■ **Stated goal**
In the records below, pick out all lines containing the word "piece".

■ **Data provided**

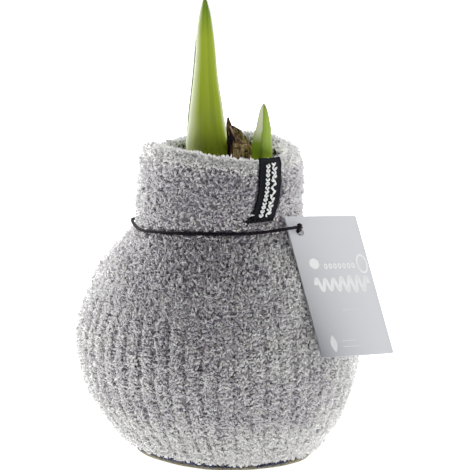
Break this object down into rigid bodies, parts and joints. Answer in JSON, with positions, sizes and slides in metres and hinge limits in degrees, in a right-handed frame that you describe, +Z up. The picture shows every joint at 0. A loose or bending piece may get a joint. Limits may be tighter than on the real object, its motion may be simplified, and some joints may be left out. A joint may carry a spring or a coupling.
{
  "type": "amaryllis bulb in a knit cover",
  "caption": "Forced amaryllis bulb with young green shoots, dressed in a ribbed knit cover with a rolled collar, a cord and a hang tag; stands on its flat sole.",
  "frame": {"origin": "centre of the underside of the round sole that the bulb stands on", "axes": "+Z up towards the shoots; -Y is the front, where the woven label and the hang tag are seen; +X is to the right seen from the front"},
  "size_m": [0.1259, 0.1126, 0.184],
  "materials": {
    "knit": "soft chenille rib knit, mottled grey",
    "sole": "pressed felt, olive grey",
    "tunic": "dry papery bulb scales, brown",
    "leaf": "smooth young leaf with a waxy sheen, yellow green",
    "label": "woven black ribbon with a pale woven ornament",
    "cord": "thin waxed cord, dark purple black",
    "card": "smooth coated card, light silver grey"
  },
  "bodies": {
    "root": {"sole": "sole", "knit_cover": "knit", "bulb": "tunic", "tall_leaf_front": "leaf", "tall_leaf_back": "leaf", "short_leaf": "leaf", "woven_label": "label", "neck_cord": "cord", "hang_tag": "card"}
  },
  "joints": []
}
---
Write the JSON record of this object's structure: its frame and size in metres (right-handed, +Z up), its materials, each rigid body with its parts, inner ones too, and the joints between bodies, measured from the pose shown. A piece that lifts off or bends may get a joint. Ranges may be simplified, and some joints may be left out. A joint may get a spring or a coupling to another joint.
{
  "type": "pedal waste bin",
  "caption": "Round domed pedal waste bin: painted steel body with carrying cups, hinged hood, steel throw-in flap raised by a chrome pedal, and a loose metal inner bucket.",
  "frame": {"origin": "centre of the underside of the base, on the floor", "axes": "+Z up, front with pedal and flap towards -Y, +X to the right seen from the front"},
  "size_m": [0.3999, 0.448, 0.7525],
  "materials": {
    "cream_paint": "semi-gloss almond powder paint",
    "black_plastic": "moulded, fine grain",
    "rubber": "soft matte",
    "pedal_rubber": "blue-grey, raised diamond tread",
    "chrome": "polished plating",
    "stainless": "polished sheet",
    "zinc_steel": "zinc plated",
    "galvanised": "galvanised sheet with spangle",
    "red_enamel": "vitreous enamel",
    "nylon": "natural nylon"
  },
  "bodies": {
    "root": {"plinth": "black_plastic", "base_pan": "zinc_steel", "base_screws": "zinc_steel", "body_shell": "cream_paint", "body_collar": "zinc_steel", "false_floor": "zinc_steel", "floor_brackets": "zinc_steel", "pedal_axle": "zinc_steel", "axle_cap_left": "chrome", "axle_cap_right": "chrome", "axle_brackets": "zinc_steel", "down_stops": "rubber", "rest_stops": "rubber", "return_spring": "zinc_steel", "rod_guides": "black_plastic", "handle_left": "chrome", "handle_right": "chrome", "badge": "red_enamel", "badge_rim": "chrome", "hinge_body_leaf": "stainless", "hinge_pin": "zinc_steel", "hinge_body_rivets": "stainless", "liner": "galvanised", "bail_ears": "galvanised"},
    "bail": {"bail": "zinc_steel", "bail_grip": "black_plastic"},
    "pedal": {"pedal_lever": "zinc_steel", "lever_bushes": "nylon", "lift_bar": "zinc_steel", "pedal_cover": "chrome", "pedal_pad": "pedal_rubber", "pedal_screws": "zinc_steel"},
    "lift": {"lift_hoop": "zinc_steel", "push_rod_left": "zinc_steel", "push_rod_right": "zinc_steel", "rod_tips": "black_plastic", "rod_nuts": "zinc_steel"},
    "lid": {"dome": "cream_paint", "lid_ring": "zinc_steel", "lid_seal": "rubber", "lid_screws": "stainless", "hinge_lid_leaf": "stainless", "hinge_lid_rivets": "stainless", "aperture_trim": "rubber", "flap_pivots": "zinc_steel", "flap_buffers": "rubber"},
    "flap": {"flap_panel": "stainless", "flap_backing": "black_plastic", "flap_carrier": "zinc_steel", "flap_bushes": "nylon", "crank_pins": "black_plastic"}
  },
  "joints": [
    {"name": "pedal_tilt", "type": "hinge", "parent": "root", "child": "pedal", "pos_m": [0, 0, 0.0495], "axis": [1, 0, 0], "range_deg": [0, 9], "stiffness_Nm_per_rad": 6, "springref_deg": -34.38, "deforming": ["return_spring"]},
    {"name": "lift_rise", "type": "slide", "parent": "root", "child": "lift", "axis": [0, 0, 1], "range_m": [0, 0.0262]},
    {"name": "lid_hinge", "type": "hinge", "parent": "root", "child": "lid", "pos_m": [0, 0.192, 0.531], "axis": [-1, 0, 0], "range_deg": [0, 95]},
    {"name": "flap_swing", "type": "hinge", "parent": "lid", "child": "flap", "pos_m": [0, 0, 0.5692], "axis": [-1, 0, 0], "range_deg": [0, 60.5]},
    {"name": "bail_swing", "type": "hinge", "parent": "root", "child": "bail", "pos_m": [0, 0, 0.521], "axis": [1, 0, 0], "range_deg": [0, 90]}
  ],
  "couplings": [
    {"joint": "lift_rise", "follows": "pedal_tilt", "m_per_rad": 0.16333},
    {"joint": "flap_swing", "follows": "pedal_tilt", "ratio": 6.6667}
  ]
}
==
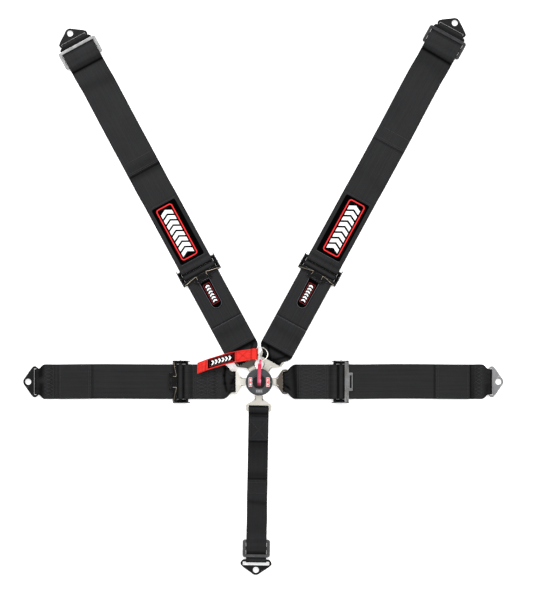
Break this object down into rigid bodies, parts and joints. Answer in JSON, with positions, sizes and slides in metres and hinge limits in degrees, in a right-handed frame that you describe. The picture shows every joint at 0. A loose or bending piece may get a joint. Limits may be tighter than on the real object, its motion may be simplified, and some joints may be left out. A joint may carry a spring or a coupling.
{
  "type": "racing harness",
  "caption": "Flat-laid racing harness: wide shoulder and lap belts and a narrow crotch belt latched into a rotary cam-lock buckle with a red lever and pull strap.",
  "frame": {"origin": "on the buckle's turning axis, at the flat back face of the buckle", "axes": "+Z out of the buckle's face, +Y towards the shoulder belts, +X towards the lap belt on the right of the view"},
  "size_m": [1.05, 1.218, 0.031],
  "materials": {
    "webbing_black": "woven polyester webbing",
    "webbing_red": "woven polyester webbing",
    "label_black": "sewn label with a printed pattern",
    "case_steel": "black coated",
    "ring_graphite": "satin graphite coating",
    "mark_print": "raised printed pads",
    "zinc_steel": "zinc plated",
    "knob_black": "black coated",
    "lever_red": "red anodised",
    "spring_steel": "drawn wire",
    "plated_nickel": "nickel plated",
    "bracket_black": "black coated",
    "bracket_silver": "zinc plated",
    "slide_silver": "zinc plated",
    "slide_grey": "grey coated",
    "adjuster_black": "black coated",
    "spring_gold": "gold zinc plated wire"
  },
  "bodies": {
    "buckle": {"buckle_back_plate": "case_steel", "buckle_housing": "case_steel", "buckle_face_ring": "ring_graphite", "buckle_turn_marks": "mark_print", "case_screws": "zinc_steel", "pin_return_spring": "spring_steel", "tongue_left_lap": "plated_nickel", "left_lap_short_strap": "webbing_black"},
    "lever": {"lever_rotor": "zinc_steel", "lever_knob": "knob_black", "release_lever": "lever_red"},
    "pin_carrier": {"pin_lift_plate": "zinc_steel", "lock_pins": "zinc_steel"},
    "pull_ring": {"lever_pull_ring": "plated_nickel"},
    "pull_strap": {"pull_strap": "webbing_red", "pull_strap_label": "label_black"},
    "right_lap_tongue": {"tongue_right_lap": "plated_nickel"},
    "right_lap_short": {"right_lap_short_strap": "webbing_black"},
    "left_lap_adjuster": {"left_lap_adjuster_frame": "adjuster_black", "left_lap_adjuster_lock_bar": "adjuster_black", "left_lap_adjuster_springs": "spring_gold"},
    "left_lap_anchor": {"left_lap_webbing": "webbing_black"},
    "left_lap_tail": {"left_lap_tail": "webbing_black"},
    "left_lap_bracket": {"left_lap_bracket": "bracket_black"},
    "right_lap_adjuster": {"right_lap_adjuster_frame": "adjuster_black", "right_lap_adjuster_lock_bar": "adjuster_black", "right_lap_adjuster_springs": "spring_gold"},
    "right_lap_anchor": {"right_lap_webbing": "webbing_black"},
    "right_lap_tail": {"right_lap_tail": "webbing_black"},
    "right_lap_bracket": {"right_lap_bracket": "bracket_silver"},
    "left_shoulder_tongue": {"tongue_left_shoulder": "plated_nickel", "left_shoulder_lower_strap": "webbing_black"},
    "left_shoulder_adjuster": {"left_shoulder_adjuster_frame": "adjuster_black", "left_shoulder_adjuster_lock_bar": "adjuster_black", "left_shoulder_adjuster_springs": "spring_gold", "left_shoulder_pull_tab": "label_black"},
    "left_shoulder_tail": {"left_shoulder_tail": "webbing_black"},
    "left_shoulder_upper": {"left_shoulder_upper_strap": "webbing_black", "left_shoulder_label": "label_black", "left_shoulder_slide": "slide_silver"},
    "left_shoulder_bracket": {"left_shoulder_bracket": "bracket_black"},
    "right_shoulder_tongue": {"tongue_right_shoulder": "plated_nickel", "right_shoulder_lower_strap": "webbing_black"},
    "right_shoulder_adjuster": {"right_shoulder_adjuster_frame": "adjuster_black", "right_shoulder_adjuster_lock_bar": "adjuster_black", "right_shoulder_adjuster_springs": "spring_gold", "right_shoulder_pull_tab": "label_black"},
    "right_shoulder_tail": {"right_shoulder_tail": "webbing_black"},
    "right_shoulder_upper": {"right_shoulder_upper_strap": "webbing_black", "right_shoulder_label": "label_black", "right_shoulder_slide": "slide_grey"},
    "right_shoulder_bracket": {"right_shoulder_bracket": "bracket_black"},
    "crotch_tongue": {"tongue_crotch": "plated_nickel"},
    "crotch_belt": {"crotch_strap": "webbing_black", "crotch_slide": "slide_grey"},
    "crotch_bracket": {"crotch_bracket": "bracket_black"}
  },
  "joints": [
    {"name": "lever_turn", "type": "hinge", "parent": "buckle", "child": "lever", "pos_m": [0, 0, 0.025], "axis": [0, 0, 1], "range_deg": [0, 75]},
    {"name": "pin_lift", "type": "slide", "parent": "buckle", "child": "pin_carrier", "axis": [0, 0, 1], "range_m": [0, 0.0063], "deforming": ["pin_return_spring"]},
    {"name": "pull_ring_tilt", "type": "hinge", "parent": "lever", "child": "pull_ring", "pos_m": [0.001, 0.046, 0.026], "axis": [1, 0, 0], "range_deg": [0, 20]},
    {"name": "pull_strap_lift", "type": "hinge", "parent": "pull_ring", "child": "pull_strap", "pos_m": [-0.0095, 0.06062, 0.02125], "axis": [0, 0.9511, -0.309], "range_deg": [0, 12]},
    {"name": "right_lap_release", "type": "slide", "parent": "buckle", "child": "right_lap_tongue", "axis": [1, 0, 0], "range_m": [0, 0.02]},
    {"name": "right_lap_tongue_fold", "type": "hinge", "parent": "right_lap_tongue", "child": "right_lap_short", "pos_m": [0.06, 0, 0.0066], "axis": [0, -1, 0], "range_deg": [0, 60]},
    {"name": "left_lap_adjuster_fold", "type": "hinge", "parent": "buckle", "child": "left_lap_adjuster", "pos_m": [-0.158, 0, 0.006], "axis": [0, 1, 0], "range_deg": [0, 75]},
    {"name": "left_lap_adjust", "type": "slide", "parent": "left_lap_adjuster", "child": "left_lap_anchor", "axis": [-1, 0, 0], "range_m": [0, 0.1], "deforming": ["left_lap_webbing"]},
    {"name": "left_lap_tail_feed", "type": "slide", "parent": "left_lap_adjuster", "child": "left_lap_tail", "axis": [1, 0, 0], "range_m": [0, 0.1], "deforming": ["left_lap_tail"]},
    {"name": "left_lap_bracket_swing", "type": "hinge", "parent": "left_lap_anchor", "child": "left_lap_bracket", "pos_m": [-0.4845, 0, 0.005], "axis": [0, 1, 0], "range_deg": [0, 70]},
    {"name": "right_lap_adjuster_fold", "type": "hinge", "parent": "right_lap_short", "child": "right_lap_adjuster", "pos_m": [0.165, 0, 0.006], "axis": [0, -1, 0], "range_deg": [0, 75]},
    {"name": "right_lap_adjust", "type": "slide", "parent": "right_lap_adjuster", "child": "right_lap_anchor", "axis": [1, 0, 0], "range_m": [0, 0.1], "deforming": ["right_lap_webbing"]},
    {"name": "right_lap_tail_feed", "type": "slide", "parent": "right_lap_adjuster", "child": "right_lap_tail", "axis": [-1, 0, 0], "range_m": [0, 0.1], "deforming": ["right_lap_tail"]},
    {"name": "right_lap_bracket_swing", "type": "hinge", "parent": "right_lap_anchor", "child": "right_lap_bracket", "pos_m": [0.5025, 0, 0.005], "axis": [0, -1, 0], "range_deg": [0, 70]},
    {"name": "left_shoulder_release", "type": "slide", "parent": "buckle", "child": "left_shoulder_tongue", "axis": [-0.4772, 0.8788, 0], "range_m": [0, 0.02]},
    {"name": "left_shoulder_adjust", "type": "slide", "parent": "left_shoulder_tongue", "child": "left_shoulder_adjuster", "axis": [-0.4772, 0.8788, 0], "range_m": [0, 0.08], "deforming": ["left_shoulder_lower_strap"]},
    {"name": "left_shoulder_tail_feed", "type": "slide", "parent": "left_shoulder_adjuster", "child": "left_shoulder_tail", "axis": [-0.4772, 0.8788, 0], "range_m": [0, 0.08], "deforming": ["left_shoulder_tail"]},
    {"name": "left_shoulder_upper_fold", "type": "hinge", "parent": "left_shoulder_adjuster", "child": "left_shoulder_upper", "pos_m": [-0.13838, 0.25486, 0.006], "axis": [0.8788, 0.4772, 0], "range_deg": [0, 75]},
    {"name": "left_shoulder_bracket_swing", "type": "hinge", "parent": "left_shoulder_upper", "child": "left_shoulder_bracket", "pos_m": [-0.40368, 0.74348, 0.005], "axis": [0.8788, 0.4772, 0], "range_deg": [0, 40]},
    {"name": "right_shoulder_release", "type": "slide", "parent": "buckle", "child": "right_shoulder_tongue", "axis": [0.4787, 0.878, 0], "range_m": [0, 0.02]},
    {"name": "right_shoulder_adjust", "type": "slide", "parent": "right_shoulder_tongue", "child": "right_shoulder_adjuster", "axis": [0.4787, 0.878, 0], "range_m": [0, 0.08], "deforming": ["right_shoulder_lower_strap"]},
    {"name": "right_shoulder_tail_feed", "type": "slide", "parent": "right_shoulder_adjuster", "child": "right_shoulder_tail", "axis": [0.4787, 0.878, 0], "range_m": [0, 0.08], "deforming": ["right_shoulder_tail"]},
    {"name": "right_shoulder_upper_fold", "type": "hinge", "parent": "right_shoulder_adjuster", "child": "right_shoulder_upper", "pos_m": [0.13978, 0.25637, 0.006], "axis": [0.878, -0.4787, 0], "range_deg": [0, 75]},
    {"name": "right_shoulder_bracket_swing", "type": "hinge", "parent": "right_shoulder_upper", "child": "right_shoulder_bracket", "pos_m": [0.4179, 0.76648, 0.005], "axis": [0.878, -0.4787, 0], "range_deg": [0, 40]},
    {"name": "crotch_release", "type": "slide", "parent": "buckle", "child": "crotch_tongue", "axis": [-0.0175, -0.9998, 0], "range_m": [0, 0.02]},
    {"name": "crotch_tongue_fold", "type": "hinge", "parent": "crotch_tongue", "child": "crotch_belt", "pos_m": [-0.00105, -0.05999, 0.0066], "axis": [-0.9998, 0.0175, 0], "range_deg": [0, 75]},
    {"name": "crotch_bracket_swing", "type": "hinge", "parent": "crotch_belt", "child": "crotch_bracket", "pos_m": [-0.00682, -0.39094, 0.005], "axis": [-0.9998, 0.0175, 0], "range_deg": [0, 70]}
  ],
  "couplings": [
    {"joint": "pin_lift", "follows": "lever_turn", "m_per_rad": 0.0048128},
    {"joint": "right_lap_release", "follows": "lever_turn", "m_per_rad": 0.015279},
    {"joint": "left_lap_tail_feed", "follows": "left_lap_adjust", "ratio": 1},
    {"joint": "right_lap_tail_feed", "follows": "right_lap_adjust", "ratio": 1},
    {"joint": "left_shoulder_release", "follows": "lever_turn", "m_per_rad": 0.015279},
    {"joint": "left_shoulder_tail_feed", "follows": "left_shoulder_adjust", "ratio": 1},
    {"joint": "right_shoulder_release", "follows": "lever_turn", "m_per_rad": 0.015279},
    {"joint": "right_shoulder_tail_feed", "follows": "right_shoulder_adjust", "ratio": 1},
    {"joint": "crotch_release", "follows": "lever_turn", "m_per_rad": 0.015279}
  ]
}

■ **Answer for the task**
Break this object down into rigid bodies, parts and joints. Answer in JSON, with positions, sizes and slides in metres and hinge limits in degrees, in a right-handed frame that you describe, +Z up. The picture shows every joint at 0. A loose or bending piece may get a joint. Limits may be tighter than on the real object, its motion may be simplified, and some joints may be left out. A joint may carry a spring or a coupling.
Write the JSON record of this object's structure: its frame and size in metres (right-handed, +Z up), its materials, each rigid body with its parts, inner ones too, and the joints between bodies, measured from the pose shown. A piece that lifts off or bends may get a joint. Ranges may be simplified, and some joints may be left out. A joint may get a spring or a coupling to another joint.
Break this object down into rigid bodies, parts and joints. Answer in JSON, with positions, sizes and slides in metres and hinge limits in degrees, in a right-handed frame that you describe. The picture shows every joint at 0. A loose or bending piece may get a joint. Limits may be tighter than on the real object, its motion may be simplified, and some joints may be left out. A joint may carry a spring or a coupling.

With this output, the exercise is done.